TASK PROMPT — Only the lines from the one containing "fence_arms();" down to the one containing "bpy.data.objects.remove(obj)", inclusive, are to be quoted exactly.

DATASET EXTRACT —
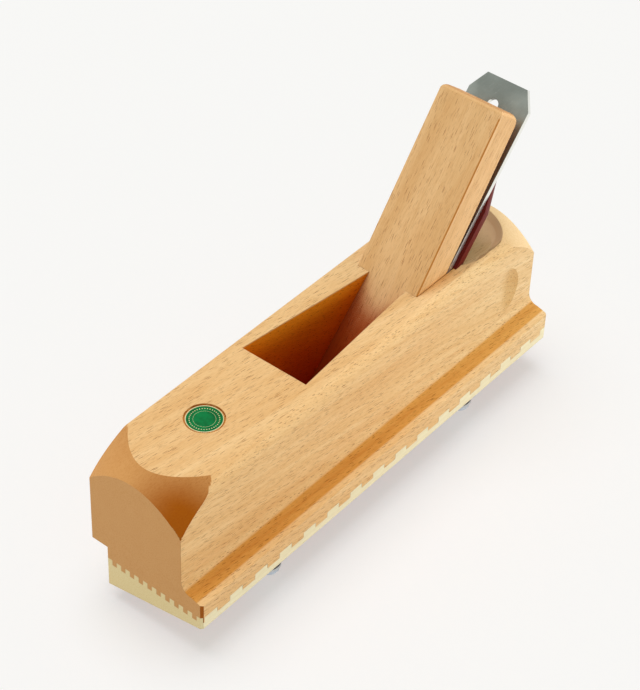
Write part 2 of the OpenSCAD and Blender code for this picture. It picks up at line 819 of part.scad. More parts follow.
body();
sole();
wedge();
iron();
badge_disc();
badge_rim();
fence();
fence_arms();
fence_arm_screws();
fence_screw_toe();
fence_screw_heel();
fence_washers();
fence_inserts();
nicker();
nicker_screw();
nicker_washer();
nicker_insert();
depth_stop();
depth_stop_screw();
depth_stop_washer();
depth_stop_insert();
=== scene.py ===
# %% [markdown]
# # A wooden dovetail plane
# A dovetail plane cuts the sloping tongue of a sliding dovetail. Its body is beech, its sole is pale hornbeam
# that slopes by the dovetail's angle, and a long beech wedge holds the iron. The solids come from a packed
# model, which is the fixed frame here. This script gives them soft edges, real finishes, light and a camera.

# %% Load the frame
import math

import bmesh
import bpy
from mathutils import Matrix, Vector


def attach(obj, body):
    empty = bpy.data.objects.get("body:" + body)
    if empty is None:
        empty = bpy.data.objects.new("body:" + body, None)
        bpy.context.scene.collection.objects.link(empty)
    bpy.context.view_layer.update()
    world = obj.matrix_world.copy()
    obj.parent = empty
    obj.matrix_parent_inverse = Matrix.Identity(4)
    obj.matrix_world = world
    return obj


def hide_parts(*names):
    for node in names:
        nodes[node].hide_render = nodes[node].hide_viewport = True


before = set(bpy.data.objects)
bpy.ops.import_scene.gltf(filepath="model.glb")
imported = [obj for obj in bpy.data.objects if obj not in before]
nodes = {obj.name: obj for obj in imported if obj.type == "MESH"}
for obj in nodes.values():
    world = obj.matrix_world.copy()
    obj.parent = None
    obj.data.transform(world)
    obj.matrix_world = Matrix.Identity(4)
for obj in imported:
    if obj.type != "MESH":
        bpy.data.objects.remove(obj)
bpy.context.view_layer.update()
MM = 0.001

# %% [markdown]
# ## Slopes of the plane
# The iron lies on a sloping bed, and the wedge's front leans a little less far back. The sizes here repeat
# what the part's own source says, because this script can't read that source. BED_TOP is the bed's middle at
# its upper end, and WEDGE_ROOT is where the wedge's front leaves the throat. Places are in millimetres, as
# every pattern further down is.

# %% Slopes and places that the finishes use
BED_SLOPE = math.radians(48.0)
WEDGE_SLOPE = math.radians(52.3)
ALONG_WEDGE = Vector((0.0, math.cos(WEDGE_SLOPE), math.sin(WEDGE_SLOPE)))
BED_TOP = Vector((-4.66, 74.67, 87.5))
WEDGE_ROOT = Vector((-4.66, 45.07, 87.5))
WEDGE_HALF = 18.3
print("the wedge's length runs along", [round(value, 3) for value in ALONG_WEDGE])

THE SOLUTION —
fence_arms();
fence_arm_screws();
fence_screw_toe();
fence_screw_heel();
fence_washers();
fence_inserts();
nicker();
nicker_screw();
nicker_washer();
nicker_insert();
depth_stop();
depth_stop_screw();
depth_stop_washer();
depth_stop_insert();
=== scene.py ===
# %% [markdown]
# # A wooden dovetail plane
# A dovetail plane cuts the sloping tongue of a sliding dovetail. Its body is beech, its sole is pale hornbeam
# that slopes by the dovetail's angle, and a long beech wedge holds the iron. The solids come from a packed
# model, which is the fixed frame here. This script gives them soft edges, real finishes, light and a camera.

# %% Load the frame
import math

import bmesh
import bpy
from mathutils import Matrix, Vector


def attach(obj, body):
    empty = bpy.data.objects.get("body:" + body)
    if empty is None:
        empty = bpy.data.objects.new("body:" + body, None)
        bpy.context.scene.collection.objects.link(empty)
    bpy.context.view_layer.update()
    world = obj.matrix_world.copy()
    obj.parent = empty
    obj.matrix_parent_inverse = Matrix.Identity(4)
    obj.matrix_world = world
    return obj


def hide_parts(*names):
    for node in names:
        nodes[node].hide_render = nodes[node].hide_viewport = True


before = set(bpy.data.objects)
bpy.ops.import_scene.gltf(filepath="model.glb")
imported = [obj for obj in bpy.data.objects if obj not in before]
nodes = {obj.name: obj for obj in imported if obj.type == "MESH"}
for obj in nodes.values():
    world = obj.matrix_world.copy()
    obj.parent = None
    obj.data.transform(world)
    obj.matrix_world = Matrix.Identity(4)
for obj in imported:
    if obj.type != "MESH":
        bpy.data.objects.remove(obj)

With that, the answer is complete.